Gambar menara pengawas mantan bandar udara (bandara) Kemayoran ini mungkin diambil oleh fotografer Majalah Angkasa pada tahun '90-an, kurang lebih sepuluh tahun sejak segala aktifitas bandara ini dihentikan pada tahun 1985. Sungguh sedih bila melihat keadaannya seperti di gambar itu. Bangunan di sebelah kiri itu adalah kandang truk-truk pemadam kebakaran yang seingatku besar-besar sekali, mungkin karena aku masih kecil waktu itu. Warnanya merah seperti pada umumnya truk pemadam kebakaran, berbeda dengan yang di Cengkareng; warnanya kuning, mereknya Chubb.
Kelompok bangunan di sebelah kanan itu seingatku perkantoran, kantor apa aku tidak tahu; bukan urusan anak kecil, pada waktu itu. Aku masih ingat tangga untuk naik ke atas menara setinggi 25 meter itu, dari besi seperti lantai bis PPD. Lalu setingkat di bawah ruang ADC, berkarpet hijau ada ruang APP yang seingatku pada saat itu saja sudah tidak digunakan.

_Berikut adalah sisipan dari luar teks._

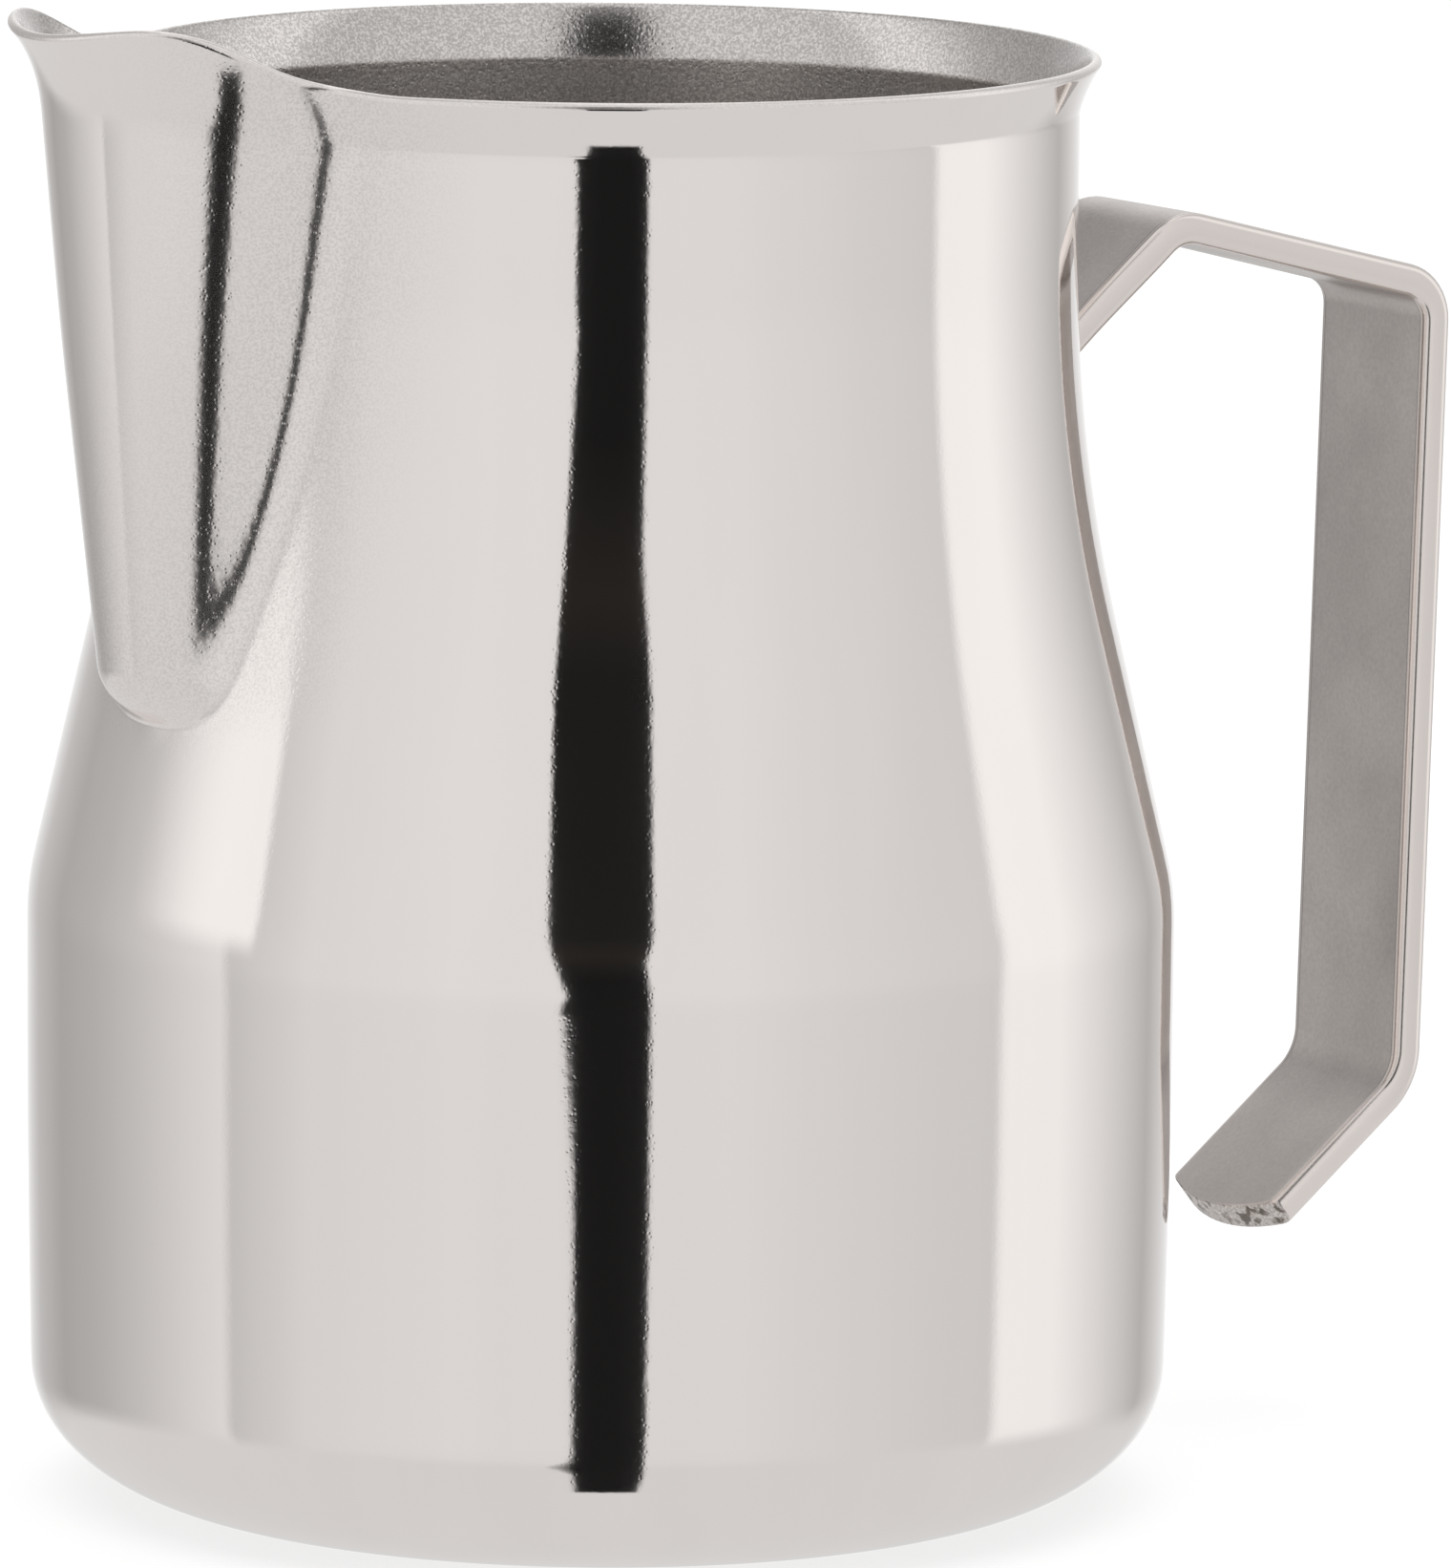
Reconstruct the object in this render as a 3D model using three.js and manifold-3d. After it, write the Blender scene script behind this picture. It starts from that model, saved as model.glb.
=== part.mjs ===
// Milk frothing pitcher: a drawn steel cup with a pressed pouring spout, a handle bent from
// one steel strip, and the two spot welds that hold the handle's tab to the neck.
//
// Millimetres, +Z up. The origin is the centre of the flat base. The handle points along
// +X and the spout along -X.

import * as THREE from 'three';
import { mergeVertices } from 'three/addons/utils/BufferGeometryUtils.js';
import Module from 'manifold-3d';

// ---------------------------------------------------------------- driving dimensions

// Cup, measured on its outer surface.
const rimHeight = 107.2;            // top of the rim, away from the spout
const bellyRadius = 42.5;
const bellyFall = 0.35;             // the belly draws in this far, down to the base's corner
const neckRadius = 34.7;
const wallThickness = 0.8;
const baseCornerWidth = 12.85;      // the corner between base and side is a quarter ellipse
const baseCornerHeight = 10;
const shoulderHeight = 43;          // where the belly ends and the shoulder begins
const shoulderBendHeight = 4.6;     // height of the rounded shoulder
const neckLength = 14.6;            // upright neck and lip, down from the rim
const neckBendHeight = 27;          // height of the long hollow bend into the neck
const lipHeight = 3.85;             // outer face of the flared lip
const lipCreaseRadius = 1.5;        // tight bend where the lip leaves the neck
const lipCreaseTurn = THREE.MathUtils.degToRad(16);
const lipTurn = THREE.MathUtils.degToRad(34);   // lean of the lip at the rim

// Spout, pressed out of the wall: a leaning, tapered round nose.
const spoutLength = 47;             // from the rim down to the toe, where it leaves the wall
const spoutTopProud = 12.2;         // nose beyond the neck, at the rim
const spoutToeProud = 2.9;          // nose beyond the wall, at the toe
const spoutTopRadius = 13.7;        // plan radius of the nose
const spoutToeRadius = 6.8;
const spoutToeCurl = 4;             // how far up the nose rounds in above its lower end
const spoutTopFillet = 3.5;         // width of the hollow blend beside the nose
const spoutToeFillet = 2;
const spoutLipRadius = 8;           // forward curl of the pouring lip
const spoutLipHeight = 6;
const spoutRise = 4.8;              // the rim climbs this far towards the spout
const spoutRiseRun = 16;            // plan length of that climb
const spoutLevelRun = 3.5;          // the last stretch to the tip stays level
const spoutDip = 1.2;               // the pouring edge dips again between the nose's sides
const spoutRiseDepth = 22;          // wall below the rim that stretches with the climb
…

Ada dua benda yang paling kuingat di sana, yaitu semacam lampu isyarat yang filternya bisa diganti-ganti, merah, kuning, hijau... apa itu ya; Lalu, mungkin, semacam seismograf, atau entah apa. Ada lengan kecilnya yang dapat bergerak bebas, di lengan kecil itu ada ujung pena yang menulisi kertas berjalan. Adikku mungkin bisa menggambarkan keadaan menara ini dengan lebih baik.
Sesungguhnya bukan itu benar yang ingin kubicarakan. Hari ini tanggal 29 Ramadhan 1428H, Ibuku sakit di rumah. Masuk angin, karena kemarinnya kurang tidur. Yah, begitulah ibuku. Perfeksionis sampai pada taraf obsesif. Aku diminta pulang untuk memijat Ibu, karena memang pijatanku Alhamdulillah bisa membuat Ibu merasa lebih baik. Namun aku sayangnya belum bisa pulang, karena komitmen yang telah kubuat untuk memperjuangkan demokrasi liberal sampai sukses. Semoga dengan cara lain Ibu bisa merasa lebih baik. Semoga Allah selalu menjaga Ibu dan Bapak dengan penuh kasih sayang, seperti mereka menjagaku dan adik-adikku selama ini. Aamiin.
Inilah yang sebenarnya ingin kubicarakan. Bapak dan Ibuku telah memberikan kepadaku masa kecil yang gilang-gemilang, sebagiannya selama di Kemayoran. Di Kompleks Angkasa Pura K-28 Kemayoran Gempol. Di sepanjang jalan Bendungan Jago. Di sepanjang tepi landasan utama Bandara Kemayoran. Di tempat-tempat lainnya, Kebayoran baru, Cimone Tangerang, kembali lagi ke Kebayoran sebentar, selama di Magelang lalu Surabaya. Benar-benar Bapak dan Ibu telah menjadi sumber rasa nyaman bagiku. Hanya Bapak dan Ibu, tidak yang lainnya, sampai aku harus memasuki hidup dewasaku.
Kini kubertekad, akan kukembalikan semua kegemilangan itu. Akan kualami lagi semua rasa nyaman itu. Akan kuhadirkan kembali semua kebahagiaan itu. Kali ini sepenuhnya atas tanggung-jawabku. Jika dahulu aku sepenuhnya bergantung kepada Bapak dan Ibu, maka kini aku harus dapat menjadi tempat mereka bergantung. Tempat mereka menemukan rasa nyaman dan kebahagiaan. Sudah sewajarnya itu. Insya Allah bukan sesumbar yang berlebihan, ampunilah hamba Oh Allah. Tidak ada yang lebih penting daripada itu bagiku sekarang. Akan kulakukan dengan atau tanpa bantuan dari siapa pun.
Terlepas dari segala kelebihan dan kekurangan mereka, Harnowo dan Meity, merekalah manusia-manusia terpenting bagiku. Merekalah tokoh-tokoh idolaku. Merekalah segalanya bagiku. Akan kucurahkan segala daya upayaku, bersama Allah Maha Perkasa melindungiku, bagi mereka. Dan karena tiada lain tujuan mereka adalah akhir yang baik dalam perjalan pulang mereka. Itulah yang atas IjinNya akan kupastikan. Ijinkanlah hamba Oh Allah untuk ambil bagian dalam memastikan akhir yang baik bagi mereka. Aamiin.